J'ai Reçu votre lettre du 20.
Je ne me plains donc plus du correspondant. Je vous prie mon cher paresseux, qui ne le serés plus de prier par un petit mot de lettre mr Berger de passer chez vous pour affaire. On a de ses nouvelles à l'hôtel de Soissons. Cette affaire sera que vous lui compterés dix pistolles. Vous lui demanderés de vous même un Billet par lequel il reconnoitra avoir reçu cent livres de mes deniers par vos mains.

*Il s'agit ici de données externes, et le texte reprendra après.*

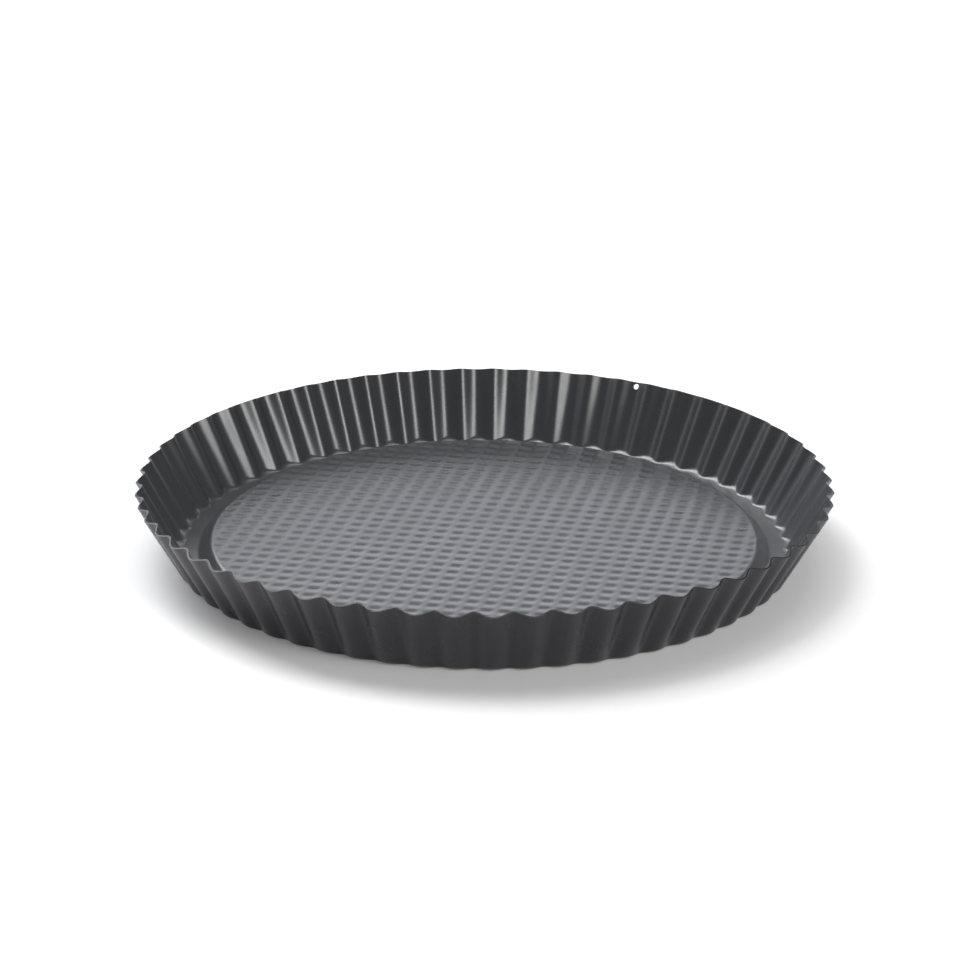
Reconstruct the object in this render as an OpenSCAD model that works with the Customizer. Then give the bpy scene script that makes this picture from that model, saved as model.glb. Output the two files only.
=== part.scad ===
// Fluted tart pan drawn from one disc of sheet steel that is coated on both faces.
//
// The sheet runs in one piece from the raised centre of the floor, down a short step into a
// narrow flat moat, round the bottom corner and up the leaning, fluted wall to a bare cut rim.
// Three bonded layers make up its thickness, and each layer is a node of its own: the outside
// coating, the steel, and the non-stick coating on the cooking side.
//
// Frame: millimetres, +Z up, origin on the table at the centre of the pan.

/* [Rim and wall] */

// Radius of the pan at the rim, out to the crown of a flute
rim_r = 140; // [100:1:180]
// Height of the rim above the table at the inward ridges
rim_h = 29.4; // [22:0.1:45]
// How far the rim dips at the crown of each flute
rim_dip = 1.3; // [0:0.1:3]
// How far the wall leans outward between the table and the rim
wall_run = 16.1; // [8:0.1:26]
// Outside bend radius where a crown meets the floor
crown_bend = 4.9; // [2:0.1:5]
// Outside bend radius where a ridge meets the floor
ridge_bend = 2.5; // [1.8:0.1:5]

/* [Flutes] */

// Number of flutes round the wall
flutes = 60; // [40:1:72]
// Depth of a flute at the rim, from crown to ridge
flute_depth = 2.7; // [1:0.1:3.5]
// Depth of a flute at the bottom of the wall
foot_flute_depth = 2; // [0.3:0.1:2.5]
// Roundness of the inward ridges: small is a crisp ridge, 1 is an even wave
ridge_round = 0.5; // [0.4:0.05:1]
// Angle from +X to the crown of the first flute
flute_turn = 1.5; // [0:0.1:5]

/* [Floor] */

// Width of the moat, from the bottom corner of a crown to the foot of the step
moat_w = 9; // [8.5:0.1:14]
// Height of the raised centre above the moat
step_h = 5.5; // [3.5:0.1:8]
// Distance the step leans over while it rises
step_run = 5.3; // [3:0.1:8]
// Underside bend radius at the top of the step
shoulder_bend = 1.9; // [1:0.1:2.5]
// Underside bend radius at the foot of the step
foot_bend = 2.1; // [1.2:0.1:2.5]

/* [Sheet] */

// Thickness of the steel
steel_t = 0.5; // [0.4:0.05:0.8]
// Thickness of the coating on each face of the steel
coat_t = 0.05; // [0.03:0.01:0.1]

/* [Hanging hole] */

// Radius of the hanging hole
hole_r = 1.25; // [0.8:0.05:1.3]
// Distance from the rim down the wall to the middle of the hole
hole_drop = 1.9; // [1.8:0.1:6]
// Which flute carries the hole, counted anticlockwise from the first
hole_flute = 10; // [0:1:39]

/* [Hidden] */

// Depth of each boundary between layers, measured from the outside face of the pan.
steel_face = coat_t;
cook_face_of_steel = coat_t + steel_t;
cook_face = 2 * coat_t + steel_t;

// Lines of points round the pan: seven to a flute on the wall, one to a flute on the floor.
flute_cols = 7;
wall_cols = flutes * flute_cols;
pitch = 360 / flutes;

// Floor and wall landmarks on the outside face.
corner_r = rim_r - wall_run;
step_foot_r = corner_r - moat_w;
step_top_r = step_foot_r - step_run;
step_angle = atan2(step_h, step_run);

// Flute wave: 1 at a crown, 0 at a ridge, with wide crowns and narrow ridges.
function wave(a) =
    let (c = cos((a - flute_turn) * flutes / 2))
    (sqrt(c * c + ridge_round * ridge_round) - ridge_round)
    / (sqrt(1 + ridge_round * ridge_round) - ridge_round);

// Angle of wall column j. Column 0 of each flute stands on its ridge, and the middle pair
// is spread so that the crown carries a flat wide enough for the hanging hole.
function wall_angle(j) =
    let (u = (j % flute_cols) / flute_cols - 0.5)
    flute_turn + pitch * (floor(j / flute_cols) + u + 0.06 * sin(360 * u));

// Meridian of the wall for a wave value s, on the outside face.
function rim_pt(s) = [rim_r - flute_depth * (1 - s), rim_h - rim_dip * s];
function corner_at(s) = corner_r - foot_flute_depth * (1 - s);
function bend_at(s) = ridge_bend + (crown_bend - ridge_bend) * s;
function wall_lean(s) = atan2(rim_pt(s)[1], rim_pt(s)[0] - corner_at(s));

// Direction of the meridian at wall station k: floor, half way round the bend, wall, rim.
function station_lean(k, s) = wall_lean(s) * min(k, 2) / 2;

// Point [radius, height] of the outside face at wall station k.
function wall_rz(k, s) =
    let (b = station_lean(k, s))
    let (centre_r = corner_at(s) - bend_at(s) * tan(wall_lean(s) / 2))
    k == 3 ? rim_pt(s) : [centre_r + bend_at(s) * sin(b), bend_at(s) * (1 - cos(b))];

function around(rz, a) = [rz[0] * cos(a), rz[0] * sin(a), rz[1]];
function unit(v) = v / norm(v);

// Outside face and its normal towards the cooking side, at station k and angle a.
function wall_face(k, a) = around(wall_rz(k, wave(a)), a);
function wall_normal(k, a) =
    let (d = 0.01)
    let (b = station_lean(k, wave(a)))
    let (up_wall = [cos(b) * cos(a), cos(b) * sin(a), sin(b)])
    unit(cross(up_wall, wall_face(k, a + d) - wall_face(k, a - d)));

// The same point sunk a depth t into the sheet.
function wall_pt(k, a, t) = wall_face(k, a) + t * wall_normal(k, a);

// Step meridian at depth t, from the top of the shoulder (station 0) out to the moat (5).
function step_lean(k) = k < 3 ? step_angle * k / 2 : step_angle * (5 - k) / 2;
function step_rz(k, t) =
    let (b = step_lean(k))
    let (half = tan(step_angle / 2))
    let (top = [step_top_r - shoulder_bend * half, step_h - shoulder_bend])
    let (foot = [step_foot_r + foot_bend * half, foot_bend])
    k < 3 ? top + (shoulder_bend + t) * [sin(b), cos(b)]
        : foot - (foot_bend - t) * [sin(b), cos(b)];

// All points of one boundary face at depth t: six step rings, then four wall rings.
function face_pts(t) = concat(
    [for (k = [0:5]) for (i = [0:flutes - 1]) around(step_rz(k, t), wall_angle(i * flute_cols))],
    [for (k = [0:3]) for (j = [0:wall_cols - 1]) wall_pt(k, wall_angle(j), t)]
);

// Index of a point in one boundary face.
function step_id(k, i) = k * flutes + i % flutes;
function wall_id(k, j) = 6 * flutes + k * wall_cols + j % wall_cols;
face_size = 6 * flutes + 4 * wall_cols;

// Facets of one boundary face, clockwise as seen from the cooking side.
function face_facets() = concat(
    [[for (i = [flutes - 1:-1:0]) step_id(0, i)]],
    [for (k = [0:4]) for (i = [0:flutes - 1])
        [step_id(k, i), step_id(k, i + 1), step_id(k + 1, i + 1), step_id(k + 1, i)]],
    [for (i = [0:flutes - 1])
        concat(
            [step_id(5, i), step_id(5, i + 1)],
            [for (j = [flute_cols:-1:0]) wall_id(0, i * flute_cols + j)]
        )],
    [for (k = [0:2]) for (j = [0:wall_cols - 1]) for (half = [0, 1])
        half == 0
        ? [wall_id(k, j), wall_id(k, j + 1), wall_id(k + 1, j + 1)]
        : [wall_id(k, j), wall_id(k + 1, j + 1), wall_id(k + 1, j)]]
);

// Solid layer of the sheet between two depths, closed at the rim by the cut edge.
module layer(t_out, t_in) {
    top = face_facets();
    bottom = [for (f = top) [for (n = [len(f) - 1:-1:0]) f[n] + face_size]];
    edge = [for (j = [0:wall_cols - 1])
        [wall_id(3, j), wall_id(3, j + 1), wall_id(3, j + 1) + face_size, wall_id(3, j) + face_size]];
    polyhedron(
        points = concat(face_pts(t_in), face_pts(t_out)),
        faces = concat(top, bottom, edge),
        convexity = 8
    );
}

// Middle of the flat on the hole's flute at station k, on the outside face.
function flat_mid(k) =
    let (j = hole_flute * flute_cols + 3)
    (wall_face(k, wall_angle(j)) + wall_face(k, wall_angle(j + 1))) / 2;

// Drill for the hanging hole, square to the flat on its crown.
module hanging_drill() {
    rim_mid = flat_mid(3);
    down = unit(flat_mid(2) - rim_mid);
    axis_a = flute_turn + pitch * hole_flute;
    lean = acos(-down[2]);
    translate(rim_mid + hole_drop * down)
        rotate([0, 0, axis_a])
            rotate([0, 90 + lean, 0])
                cylinder(h = 8, r = hole_r, center = true, $fn = 64);
}

// Coating on the outside and underside, the only layer that touches the shelf.
module outer_coating() {
    color("DimGray")
        difference() {
            layer(0, steel_face);
            hanging_drill();
        }
}

// The pressed steel itself, bare only along the cut rim and inside the hole.
module steel_shell() {
    color("Silver")
        difference() {
            layer(steel_face, cook_face_of_steel);
            hanging_drill();
        }
}

// Non-stick coating on the cooking side.
module inner_coating() {
    color("SlateGray")
        difference() {
            layer(cook_face_of_steel, cook_face);
            hanging_drill();
        }
}

outer_coating();
steel_shell();
inner_coating();
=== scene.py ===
import math

import bpy
import numpy as np
from mathutils import Matrix, Vector


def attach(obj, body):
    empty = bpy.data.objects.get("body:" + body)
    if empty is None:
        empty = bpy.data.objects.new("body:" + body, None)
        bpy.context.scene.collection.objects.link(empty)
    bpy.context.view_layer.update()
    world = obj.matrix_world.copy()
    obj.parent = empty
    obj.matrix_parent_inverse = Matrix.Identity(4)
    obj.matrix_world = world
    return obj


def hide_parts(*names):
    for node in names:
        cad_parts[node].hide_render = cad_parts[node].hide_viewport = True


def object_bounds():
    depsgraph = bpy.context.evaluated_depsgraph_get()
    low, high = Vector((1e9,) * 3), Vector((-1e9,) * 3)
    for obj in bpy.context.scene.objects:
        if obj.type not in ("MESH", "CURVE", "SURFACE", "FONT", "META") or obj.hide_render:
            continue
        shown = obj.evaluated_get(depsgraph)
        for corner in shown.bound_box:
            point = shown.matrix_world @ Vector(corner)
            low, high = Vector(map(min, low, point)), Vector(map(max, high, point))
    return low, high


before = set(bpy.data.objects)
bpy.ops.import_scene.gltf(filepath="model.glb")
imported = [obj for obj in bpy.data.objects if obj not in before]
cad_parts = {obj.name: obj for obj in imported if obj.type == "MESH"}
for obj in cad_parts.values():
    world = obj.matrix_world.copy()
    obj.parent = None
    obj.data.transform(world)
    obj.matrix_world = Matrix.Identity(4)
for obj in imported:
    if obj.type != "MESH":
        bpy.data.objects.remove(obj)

CAD_LO, CAD_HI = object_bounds()
MM = 0.001

# ---------------------------------------------------------------- camera
# A long lens, pitched down 21 degrees and aimed at the pan from the front.
RIM_RADIUS = 0.140               # metres; the camera's place is given in rim radii
CAM_POS = Vector((-0.0047, -8.6042, 3.4598)) * RIM_RADIUS
CAM_PITCH = math.radians(20.774)
CAM_ROLL = math.radians(0.316)
CAM_LENS = 119.6                 # mm, on a sensor 36 mm wide


def add_camera():
    """The scene's camera: pitched down, with a small roll."""
    forward = Vector((0, math.cos(CAM_PITCH), -math.sin(CAM_PITCH)))
    right = Vector((1, 0, 0))
    up = right.cross(forward)
    cam_x = math.cos(CAM_ROLL) * right + math.sin(CAM_ROLL) * up
    cam_y = -math.sin(CAM_ROLL) * right + math.cos(CAM_ROLL) * up
    axes = Matrix((cam_x, cam_y, -forward)).transposed()
    data = bpy.data.cameras.new("camera")
    data.lens = CAM_LENS
    data.sensor_width = 36
    data.clip_start = 0.05
    data.clip_end = 50
    cam = bpy.data.objects.new("camera", data)
    bpy.context.scene.collection.objects.link(cam)
    cam.matrix_world = Matrix.Translation(CAM_POS) @ axes.to_4x4()
    bpy.context.scene.camera = cam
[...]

Je remets à votre prudence et à votre esprit le soin de lui faire sentir doucement que quoique les plaisirs que je lui fais soient peu considérables, cependant vous ne laissés pas d'être surpris de la manière peu mesurée dont il parle de moi en votre présence, et qu'un cœur comme le mien méritoit des amis plus attachés. Je vous prie de m'envoyer incessamment une demie douzaine d'exemplaires de la nouvelle édition d'Œdipe. Vous n'aurés Merope que dans un mois. Je ne crois pas que les approbateurs puissent vous inquietter quoiqu'elle soit sous mon nom. Je vous prie de bien déclarer qu'il est très faux que Maximilien soit de moi. Je n'aime point à me charger des ouvrages des autres.
Je suis très étonné de la difficulté que l'on fait pour la chose en question: mandés moi quel remède on y peut aporter. J'attends les livres que vous m'avés promis. Je vous prie d'être exact dans notre commerce. Je vous aimerai de tout mon cœur.